_EXERCISE DESCRIPTION_
Return, unaltered, every line from the beginning of the material below up to and including the one with "WALL_AT_FOOT = 4.6".

Object modeling scripts
○ ○ ○ ○
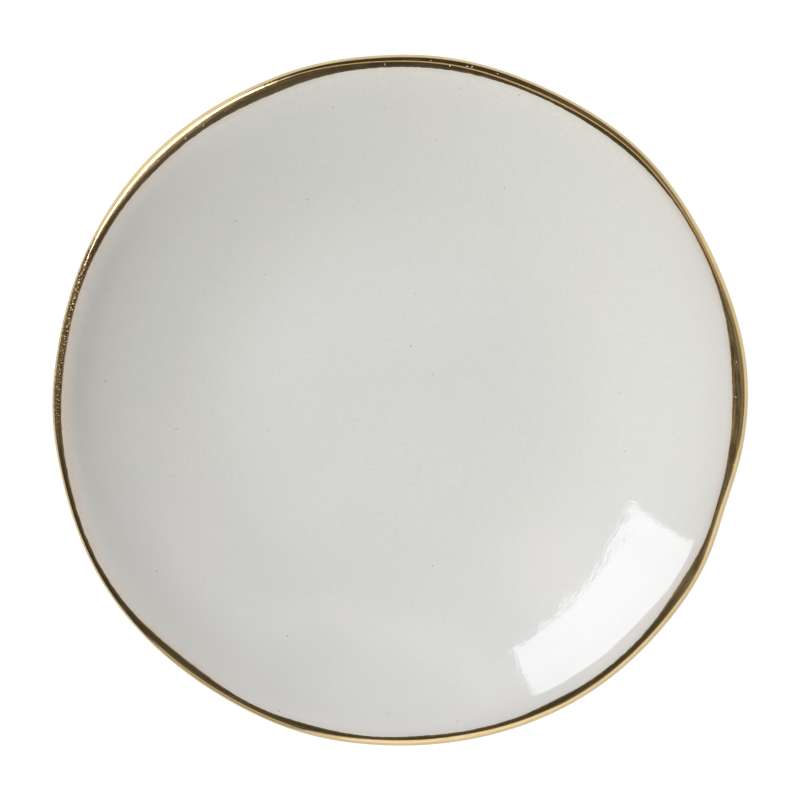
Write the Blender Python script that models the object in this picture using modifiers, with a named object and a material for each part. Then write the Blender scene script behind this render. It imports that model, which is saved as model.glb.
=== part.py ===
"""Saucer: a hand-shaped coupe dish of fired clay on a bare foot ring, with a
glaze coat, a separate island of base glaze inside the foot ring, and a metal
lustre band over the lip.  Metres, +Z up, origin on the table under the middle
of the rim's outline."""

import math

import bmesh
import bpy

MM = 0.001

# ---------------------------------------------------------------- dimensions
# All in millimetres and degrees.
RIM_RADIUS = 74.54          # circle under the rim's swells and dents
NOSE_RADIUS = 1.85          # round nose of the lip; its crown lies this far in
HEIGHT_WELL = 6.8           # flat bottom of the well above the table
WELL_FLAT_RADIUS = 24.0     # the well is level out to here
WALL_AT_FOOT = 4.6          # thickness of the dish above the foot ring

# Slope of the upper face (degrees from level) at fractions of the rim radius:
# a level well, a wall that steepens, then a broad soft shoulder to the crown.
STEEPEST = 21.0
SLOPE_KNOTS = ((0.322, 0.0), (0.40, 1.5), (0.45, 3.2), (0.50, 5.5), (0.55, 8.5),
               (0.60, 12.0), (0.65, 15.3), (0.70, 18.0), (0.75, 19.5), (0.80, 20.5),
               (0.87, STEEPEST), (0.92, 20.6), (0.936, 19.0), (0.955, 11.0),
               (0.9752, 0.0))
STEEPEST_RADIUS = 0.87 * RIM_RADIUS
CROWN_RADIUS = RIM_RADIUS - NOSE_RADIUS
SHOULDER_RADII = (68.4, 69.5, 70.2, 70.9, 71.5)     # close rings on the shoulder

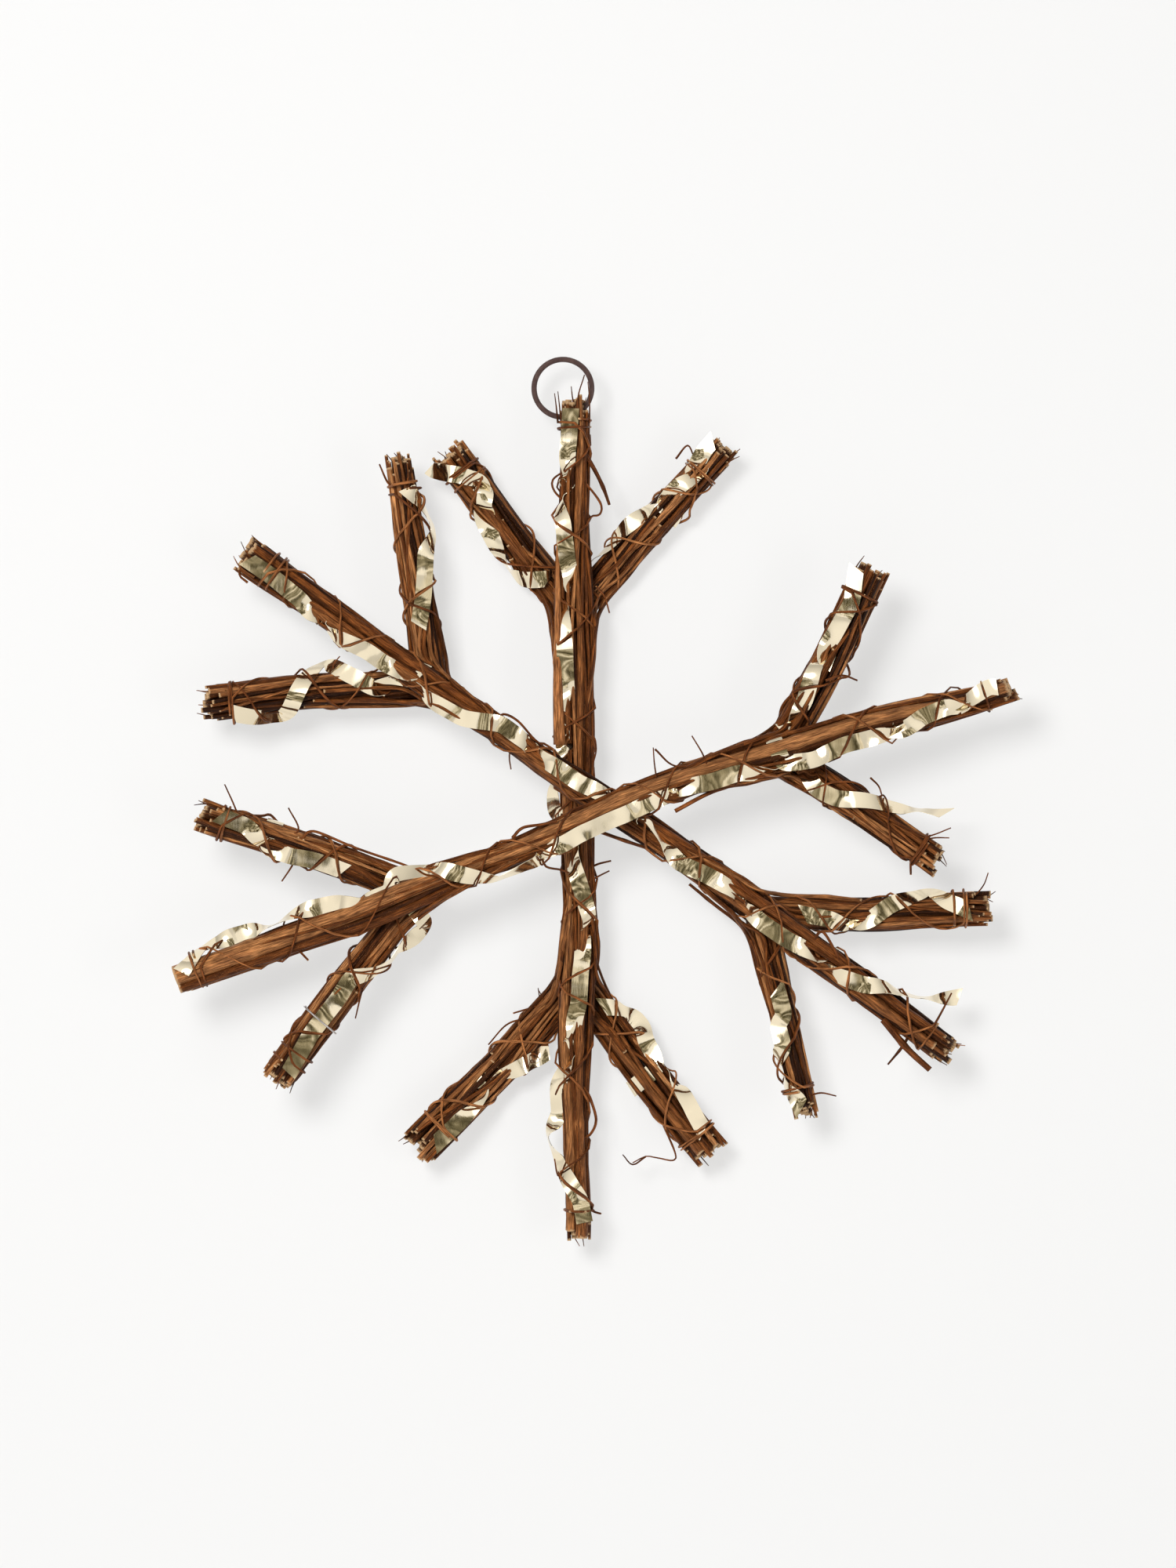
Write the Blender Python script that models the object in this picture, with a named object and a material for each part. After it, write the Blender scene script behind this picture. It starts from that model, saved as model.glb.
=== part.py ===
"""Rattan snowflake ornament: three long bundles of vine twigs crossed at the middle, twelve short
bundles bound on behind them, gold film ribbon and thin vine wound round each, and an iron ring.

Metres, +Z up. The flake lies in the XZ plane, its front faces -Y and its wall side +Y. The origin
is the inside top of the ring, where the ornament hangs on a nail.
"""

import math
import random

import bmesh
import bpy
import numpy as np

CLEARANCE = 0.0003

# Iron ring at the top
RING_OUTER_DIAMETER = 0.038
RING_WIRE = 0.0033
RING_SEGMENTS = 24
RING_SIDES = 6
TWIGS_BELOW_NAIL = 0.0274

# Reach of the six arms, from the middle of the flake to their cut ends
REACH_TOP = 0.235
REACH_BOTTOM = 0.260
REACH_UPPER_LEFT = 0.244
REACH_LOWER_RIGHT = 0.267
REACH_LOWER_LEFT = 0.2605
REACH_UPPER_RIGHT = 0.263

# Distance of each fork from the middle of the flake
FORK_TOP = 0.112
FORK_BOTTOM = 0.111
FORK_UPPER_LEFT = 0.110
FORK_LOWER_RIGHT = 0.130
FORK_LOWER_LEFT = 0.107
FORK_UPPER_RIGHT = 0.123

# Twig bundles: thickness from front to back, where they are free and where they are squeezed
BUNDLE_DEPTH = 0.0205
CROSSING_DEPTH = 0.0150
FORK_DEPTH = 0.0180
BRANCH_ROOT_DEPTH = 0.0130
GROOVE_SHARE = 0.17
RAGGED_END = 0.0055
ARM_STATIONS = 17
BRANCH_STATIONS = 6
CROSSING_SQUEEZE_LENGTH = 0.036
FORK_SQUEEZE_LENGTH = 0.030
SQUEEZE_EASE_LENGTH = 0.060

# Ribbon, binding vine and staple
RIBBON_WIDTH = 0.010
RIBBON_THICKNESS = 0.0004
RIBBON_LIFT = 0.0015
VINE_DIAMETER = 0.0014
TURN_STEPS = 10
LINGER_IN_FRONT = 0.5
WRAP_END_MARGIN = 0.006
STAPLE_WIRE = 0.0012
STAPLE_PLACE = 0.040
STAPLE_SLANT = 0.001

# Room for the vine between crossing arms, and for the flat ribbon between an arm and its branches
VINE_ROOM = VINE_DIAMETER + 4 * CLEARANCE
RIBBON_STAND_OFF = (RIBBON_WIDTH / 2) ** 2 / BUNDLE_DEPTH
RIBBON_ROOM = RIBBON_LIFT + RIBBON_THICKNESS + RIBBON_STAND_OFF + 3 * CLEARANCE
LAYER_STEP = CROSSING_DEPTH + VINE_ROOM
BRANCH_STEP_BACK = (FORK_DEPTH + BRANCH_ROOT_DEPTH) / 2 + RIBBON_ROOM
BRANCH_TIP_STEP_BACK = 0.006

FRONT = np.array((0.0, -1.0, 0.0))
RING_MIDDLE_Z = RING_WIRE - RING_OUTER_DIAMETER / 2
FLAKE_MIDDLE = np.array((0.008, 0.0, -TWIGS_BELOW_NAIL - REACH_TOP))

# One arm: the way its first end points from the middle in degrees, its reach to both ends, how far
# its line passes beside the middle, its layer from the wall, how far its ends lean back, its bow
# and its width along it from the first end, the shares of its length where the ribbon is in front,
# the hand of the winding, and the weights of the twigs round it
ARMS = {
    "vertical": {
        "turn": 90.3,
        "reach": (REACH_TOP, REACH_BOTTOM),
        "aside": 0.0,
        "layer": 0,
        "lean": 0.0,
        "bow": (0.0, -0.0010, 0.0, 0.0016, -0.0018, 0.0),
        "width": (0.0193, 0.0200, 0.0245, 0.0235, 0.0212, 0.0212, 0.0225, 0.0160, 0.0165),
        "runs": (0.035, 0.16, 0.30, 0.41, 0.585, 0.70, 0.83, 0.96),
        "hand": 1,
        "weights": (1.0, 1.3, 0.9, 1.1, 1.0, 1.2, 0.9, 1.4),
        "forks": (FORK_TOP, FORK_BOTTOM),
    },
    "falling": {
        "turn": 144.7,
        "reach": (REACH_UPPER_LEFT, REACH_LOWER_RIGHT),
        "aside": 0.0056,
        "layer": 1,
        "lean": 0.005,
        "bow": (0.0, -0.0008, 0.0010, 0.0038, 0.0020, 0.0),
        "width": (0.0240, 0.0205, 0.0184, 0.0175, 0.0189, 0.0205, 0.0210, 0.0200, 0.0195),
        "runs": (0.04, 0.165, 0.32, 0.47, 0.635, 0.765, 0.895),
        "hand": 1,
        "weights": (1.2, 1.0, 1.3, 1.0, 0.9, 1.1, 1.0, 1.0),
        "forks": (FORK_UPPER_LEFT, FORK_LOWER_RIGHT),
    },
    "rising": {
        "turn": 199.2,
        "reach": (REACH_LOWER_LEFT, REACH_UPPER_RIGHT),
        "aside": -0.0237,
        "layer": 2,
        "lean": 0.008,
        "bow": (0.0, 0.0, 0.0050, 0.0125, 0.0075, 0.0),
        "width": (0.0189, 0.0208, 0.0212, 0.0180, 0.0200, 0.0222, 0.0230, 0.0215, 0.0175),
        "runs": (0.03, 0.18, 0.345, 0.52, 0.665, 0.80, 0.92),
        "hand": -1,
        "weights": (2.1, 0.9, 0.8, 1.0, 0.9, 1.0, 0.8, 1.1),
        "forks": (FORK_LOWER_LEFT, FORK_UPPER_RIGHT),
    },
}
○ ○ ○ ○
_TASK ANSWER_
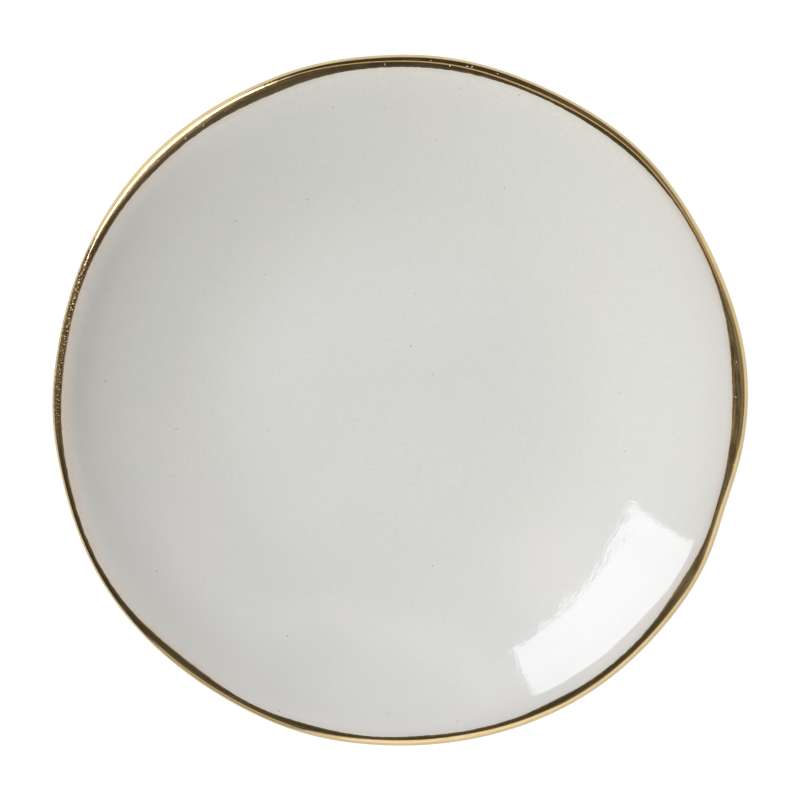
Write the Blender Python script that models the object in this picture using modifiers, with a named object and a material for each part. Then write the Blender scene script behind this render. It imports that model, which is saved as model.glb.
=== part.py ===
"""Saucer: a hand-shaped coupe dish of fired clay on a bare foot ring, with a
glaze coat, a separate island of base glaze inside the foot ring, and a metal
lustre band over the lip.  Metres, +Z up, origin on the table under the middle
of the rim's outline."""

import math

import bmesh
import bpy

MM = 0.001

# ---------------------------------------------------------------- dimensions
# All in millimetres and degrees.
RIM_RADIUS = 74.54          # circle under the rim's swells and dents
NOSE_RADIUS = 1.85          # round nose of the lip; its crown lies this far in
HEIGHT_WELL = 6.8           # flat bottom of the well above the table
WELL_FLAT_RADIUS = 24.0     # the well is level out to here
WALL_AT_FOOT = 4.6          # thickness of the dish above the foot ring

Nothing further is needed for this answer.